Cependant le risque d’une pénurie d’eau à grande échelle est également envisagé. Selon différentes sources [agence du bassin hydraulique du Souss Massa Draa, Université des sciences sociales d’Agadir] même les entreprises les plus à même de compenser les difficultés écologiques par l’investissement dans du matériel, pourraient à terme être touchées. Ce risque est pris au sérieux par les autorités, en témoignent les rencontres autour du développement durable et de la bonne gestion des ressources qui se multiplient. [Salon du développement durable et des énergies renouvelables, Forum internationnal de l’eau à Marseille voir la vidéo: Video : Eau et sécurité alimentaire  Interview de M Brahim Hafidi , Président du conseil régional  de Souss Massa Draa, Maroc. [http://agriculture.gouv.fr/Forum-mondial-de-l-eau]

La question de l’écologie n’implique pas seulement le secteur économique dans une plaine où les exploitations agricoles sont l’une des principales sources d’emplois. Ainsi la question sociale est intimement liée au fonctionnement de l’agriculture et à fortiori, à la disponibilité en eau. La plaine agricole du Chtouka est une zone où la population est essentiellement ouvrière, employée dans les fermes pour des emplois saisonnier (entretien des cultures, récoltes) ou dans les stations de conditionnement. La population s’est accrue de manière phénoménale ces dernières années. Elle a presque doublé dans la ville de Ait Aamira (la ville la plus peuplée de la plaine ouvrière) passant de 25 000 à 45 000 habitant de 1994 à 2004 (voir les statistiques officiels) [www.hcp.ma/file/103036/]. Les migrations internes au Maroc ont grandement touché la plaine du Chtouka, avec l’arrivée de populations à la recherche d’emplois. Ici, un ouvrier agricole gagne entre 1200DHM et 2000DHM par mois, son loyer lui coûte entre 300 et 400DHM pour une chambre et il faut compter le double ou le triple pour un appartement ou une maison. En conséquence, ils vivent à plusieurs dans une chambre pour rentabiliser le salaire. Certains parlent de 4 ou 5 personnes dans une chambre. Les enfants vont à l’école à partir de six ans. Avant, ils doivent être gardés, pour un coût de 200DHM par enfant par mois. Un rapide calcul montre que faire des économies est difficile…

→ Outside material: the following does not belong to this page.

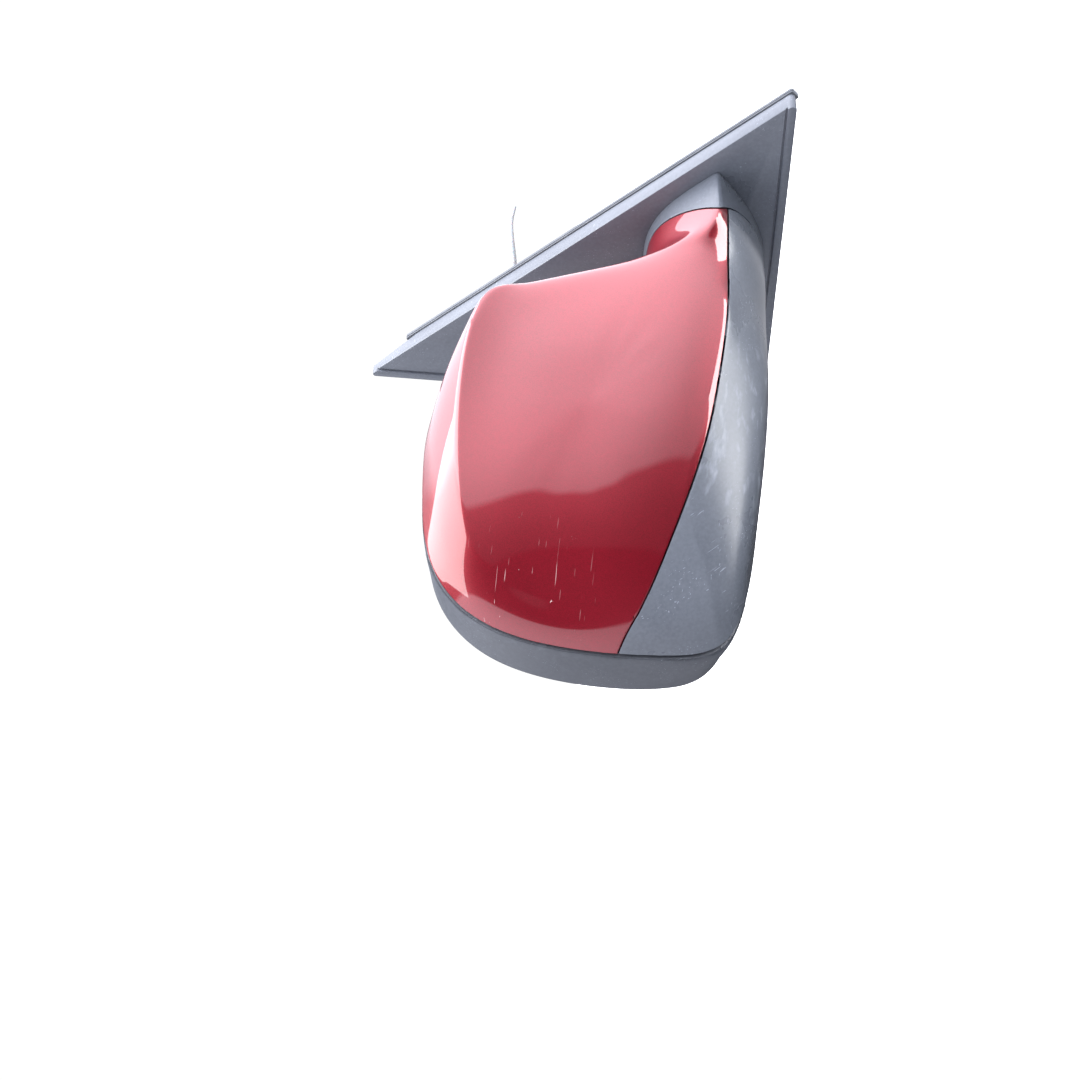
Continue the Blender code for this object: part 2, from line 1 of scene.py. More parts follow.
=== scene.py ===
"""Looks of the right-hand car door mirror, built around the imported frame.

Frame: +X outboard, +Y car forward, +Z up, metres. Helper meshes are written in millimetres, as the
CAD is.
"""

import json
from math import atan, cos, pi, radians, sin, tau

import bmesh
import bpy
from mathutils import Matrix, Vector

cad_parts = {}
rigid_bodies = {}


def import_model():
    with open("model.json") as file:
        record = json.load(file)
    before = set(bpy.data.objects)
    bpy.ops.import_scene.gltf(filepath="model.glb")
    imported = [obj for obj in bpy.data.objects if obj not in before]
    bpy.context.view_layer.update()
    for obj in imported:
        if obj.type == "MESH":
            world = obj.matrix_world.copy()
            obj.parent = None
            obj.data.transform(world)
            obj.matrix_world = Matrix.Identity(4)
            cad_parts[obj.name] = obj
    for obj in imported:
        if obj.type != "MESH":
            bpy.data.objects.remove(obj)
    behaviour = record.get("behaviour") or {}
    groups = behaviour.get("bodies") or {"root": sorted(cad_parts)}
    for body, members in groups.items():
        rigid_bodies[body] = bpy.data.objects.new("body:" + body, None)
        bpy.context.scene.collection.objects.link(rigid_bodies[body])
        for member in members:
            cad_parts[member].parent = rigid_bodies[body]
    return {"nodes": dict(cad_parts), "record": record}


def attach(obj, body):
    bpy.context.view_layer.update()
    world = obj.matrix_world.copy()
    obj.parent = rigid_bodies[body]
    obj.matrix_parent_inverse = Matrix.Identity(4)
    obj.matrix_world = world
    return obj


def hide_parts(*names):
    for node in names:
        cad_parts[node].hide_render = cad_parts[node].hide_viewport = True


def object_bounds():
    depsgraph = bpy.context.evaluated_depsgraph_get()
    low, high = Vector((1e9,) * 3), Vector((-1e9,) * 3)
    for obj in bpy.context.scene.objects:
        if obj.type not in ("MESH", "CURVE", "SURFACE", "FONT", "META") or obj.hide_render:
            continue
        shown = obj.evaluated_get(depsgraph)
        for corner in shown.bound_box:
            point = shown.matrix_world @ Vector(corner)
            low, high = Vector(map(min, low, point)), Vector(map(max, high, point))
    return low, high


MM = 0.001

# ---- driving dimensions, in millimetres, the same as the CAD ----
SAIL_TOP = (-61.0, 143.0)        # sail plate corners as (Y, Z), before rounding
SAIL_FRONT = (120.0, -60.3)
SAIL_REAR = (-84.0, -61.0)
SAIL_CORNERS = [SAIL_TOP, SAIL_FRONT, SAIL_REAR]
SAIL_FACE = 10.0                 # X of the visible face
SAIL_RIM = 11.0                  # X of the raised rims
SAIL_BACK = 2.0
RIM_WIDTH = 4.0
GROOVE_WIDTH = 0.9               # of the shadow line inside the rims
GROOVE_DEPTH = 0.6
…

Les deux parents travaillent dans les fermes de six heure du matin à huit heure du soir. Les enfants sont alors livrés à eux-même. Les parents ne sont pas suffisamment présents pour les encadrer convenablement. Au syndicat des ouvrier on rapporte qu’il y a beaucoup d’enfants qui ne vont pas à l’école. Au département des sciences sociales de l’université d’Agadir on parle du risque de « ghettoïsation » de la plaine agricole. Le plus gros risque étant que la pénurie d’eau force les ouvriers agricoles au chômage. Une grande partie de la population se retrouverait sans revenu. Alors qu’un grand espoir existe dans les nouvelles technologie permettant l’économie d’eau, il est nécessaire de se poser également la question sous l’angle social. Peut-on envisager une diversification des activités dans la plaine?

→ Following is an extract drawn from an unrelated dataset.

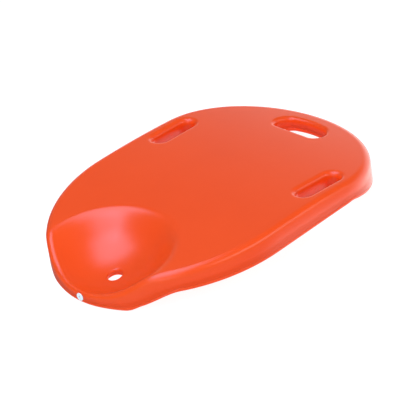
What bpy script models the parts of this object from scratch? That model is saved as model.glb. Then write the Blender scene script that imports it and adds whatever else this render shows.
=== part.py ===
"""Short resuscitation board: two moulded skins round a foam core, closed by a vent plug.

The board lies on its feet, with z = 0 on the floor. +X runs from the head end to the foot end,
and the board is the same on both sides of y = 0. Lengths are metres.
"""
import math

import bmesh
import bpy
from mathutils import Matrix, Vector
from mathutils.geometry import delaunay_2d_cdt

# Outline: a half ellipse round the head, straight sides, and a half ellipse round the foot end.
LENGTH = 0.610
WIDTH = 0.426
HEAD_CENTRE_X = -0.049
FOOT_CENTRE_X = 0.125

# Deck: an arch along the board with a round dish for the head.
CROWN_X = -0.040
CROWN_HEIGHT = 0.077
ARCH_RADIUS = 2.13
DISH_X = -0.243
DISH_RADIUS = 0.138
DISH_FLOOR = 0.0088
DISH_BLEND = 0.024

# Underside: flat feet, with a raised finger bay along each side and one at the foot end.
SIDE_BAY_HEIGHT = 0.030
SIDE_BAY_Y = 0.080
SIDE_BAY_HEAD_X = -0.293
SIDE_BAY_FOOT_X = 0.241
HEAD_SLOPE = 0.072          # length of the side bays' slope at the head end
FOOT_SLOPE = 0.100          # length of their slope at the foot end
END_BAY_HEIGHT = 0.025
END_BAY_X = 0.193
END_BAY_HALF_WIDTH = 0.085
BAY_SLOPE = 0.024           # width of every other slope

# Moulding.
WALL = 0.0025
GAP = 0.0003
TOP_EDGE_RADIUS = 0.013
BASE_EDGE_RADIUS = 0.007
TOP_EDGE_SHARE = 0.36       # an edge's radius is at most this share of the rim's height
BASE_EDGE_SHARE = 0.25
STEEPEST_START = math.radians(35)   # a rounding begins no steeper than this below level
SEAM_RISE = 0.0012          # height of the base's own wall above its rounded edge
ARC_STEPS = 3

# Openings: centre, half sizes of the tube along and across it, how far one side of it swells
# outward, how far it is turned, and the radii of its edges on the deck and on the base.
SIDE_SLOT = {
    "x": 0.100, "y": 0.1710, "half_length": 0.047, "half_width": 0.0145, "swell": 0.0,
    "turn": 0.03, "lip": 0.010, "base_lip": 0.005,
}
END_SLOT = {
    "x": 0.242, "y": 0.0, "half_length": 0.053, "half_width": 0.0175, "swell": 0.010,
    "turn": math.pi / 2, "lip": 0.008, "base_lip": 0.008,
}
DRAIN_HOLE = {
    "x": -0.225, "y": 0.0, "half_length": 0.0135, "half_width": 0.0115, "swell": 0.0,
    "turn": 0.0, "lip": 0.003, "base_lip": 0.003,
}

# Vent plug on the head tip.
PLUG_HEIGHT = 0.012
PLUG_FLANGE_RADIUS = 0.0070
PLUG_FLANGE_DEPTH = 0.0015
PLUG_STEM_RADIUS = 0.0035
PLUG_STEM_LENGTH = 0.0075
PLUG_RECESS_RADIUS = 0.0020
PLUG_RECESS_DEPTH = 0.004
PLUG_SIDES = 24

# How finely the sheets are divided.
FINE_SPACING = 0.014
COARSE_EVERY = 3
BEND_LIMIT = 0.0002
EDGE_CLEARANCE = 0.0075
ELLIPSE_STEPS = 28
STRAIGHT_STEPS = 6
SLOT_END_STEPS = 8
SLOT_SIDE_STEPS = 4
WELD_DISTANCE = 0.00001
SLOPE_STEP = 0.0005

HALF_LENGTH = LENGTH / 2
HALF_WIDTH = WIDTH / 2


def clear_scene():
    for old in list(bpy.data.objects):
        bpy.data.objects.remove(old, do_unlink=True)


def material(name, colour, roughness):
    made = bpy.data.materials.new(name)
    made.use_nodes = True
    shader = made.node_tree.nodes["Principled BSDF"]
    shader.inputs["Base Color"].default_value = (*colour, 1.0)
    shader.inputs["Roughness"].default_value = roughness
    shader.inputs["Metallic"].default_value = 0.0
    return made


def add_object(name, bm, paint, parent):
    mesh = bpy.data.meshes.new(name)
    bm.to_mesh(mesh)
    bm.free()
    mesh.shade_smooth()
    mesh.set_sharp_from_angle(angle=math.radians(40))
    mesh.materials.append(paint)
    made = bpy.data.objects.new(name, mesh)
    bpy.context.collection.objects.link(made)
    made.parent = parent
    return made


# ---- heights -------------------------------------------------------------------------------

def smooth_min(first, second, blend):
    overlap = max(blend - abs(first - second), 0.0) / blend
    return min(first, second) - overlap * overlap * blend / 4


def deck_height(x, y):
    arch = CROWN_HEIGHT - ARCH_RADIUS + math.sqrt(ARCH_RADIUS ** 2 - (x - CROWN_X) ** 2)
    reach = min(math.hypot(x - DISH_X, y), DISH_RADIUS)
    dish = DISH_FLOOR + DISH_RADIUS - math.sqrt(DISH_RADIUS ** 2 - reach ** 2)
    return smooth_min(arch, dish, DISH_BLEND)


def ramp(distance, width):
    """Goes evenly from 0 to 1 as the distance grows from 0 to the width of a slope."""
    return min(max(distance / width, 0.0), 1.0)


def rise(distance, width):
    """Goes from 0 to 1 over the same width, but smoothly."""
    share = ramp(distance, width)
    return share * share * (3 - 2 * share)


def base_height(x, y):
    along = rise(x - SIDE_BAY_HEAD_X, HEAD_SLOPE) * ramp(SIDE_BAY_FOOT_X - x, FOOT_SLOPE)
    side = along * rise(abs(y) - SIDE_BAY_Y, BAY_SLOPE)
    end = rise(x - END_BAY_X, BAY_SLOPE) * rise(END_BAY_HALF_WIDTH - abs(y), BAY_SLOPE)
    return max(SIDE_BAY_HEIGHT * side, END_BAY_HEIGHT * end)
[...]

Parmi les initiatives pour le développement social on compte toute sorte d’acteurs. On voit par exemple des entreprises mettre en place des programmes de soutien scolaires ou d’achat de matériel scolaire (cartables, stylos…). Les mouvement syndicaux quant à eux, se basent sur le code du travail : ils demandent le respect des salaires et la sécurité de l’emploi pour permettre aux ouvriers de se projeter vers l’avenir. Des associations d’agriculteurs voient le jour et tentent de faciliter la production des petites et moyennes fermes (par exemple ils gèrent l’eau d’irrigation). Il y a aussi l’exemple de l’association « femmes du sud » qui s’occupe entre autre de former les femmes aux métiers du tissu et de la cuisine espérant ainsi pouvoir leur permettre une diversification de leurs sources de revenus. Des études recommandent également que des efforts soient faits pour l’ouverture de centres de formation pour les jeunes afin qu’ils évoluent dans leurs parcours professionnels.

Le développement ne veut pas seulement dire avoir de l’argent pour manger dans le but de vivre. Il s’agit aussi d’acquérir une stabilité pour l’avenir, pouvoir faire des économies et finalement, petit à petit, réaliser ses projets. A travers le travail des associations et des syndicats, on remarque que la concertation et la mise en oeuvre d’initiatives locales peuvent être portées par les citoyens. Le collectif peut alors prendre une place primordiale dans l’amélioration de leurs conditions.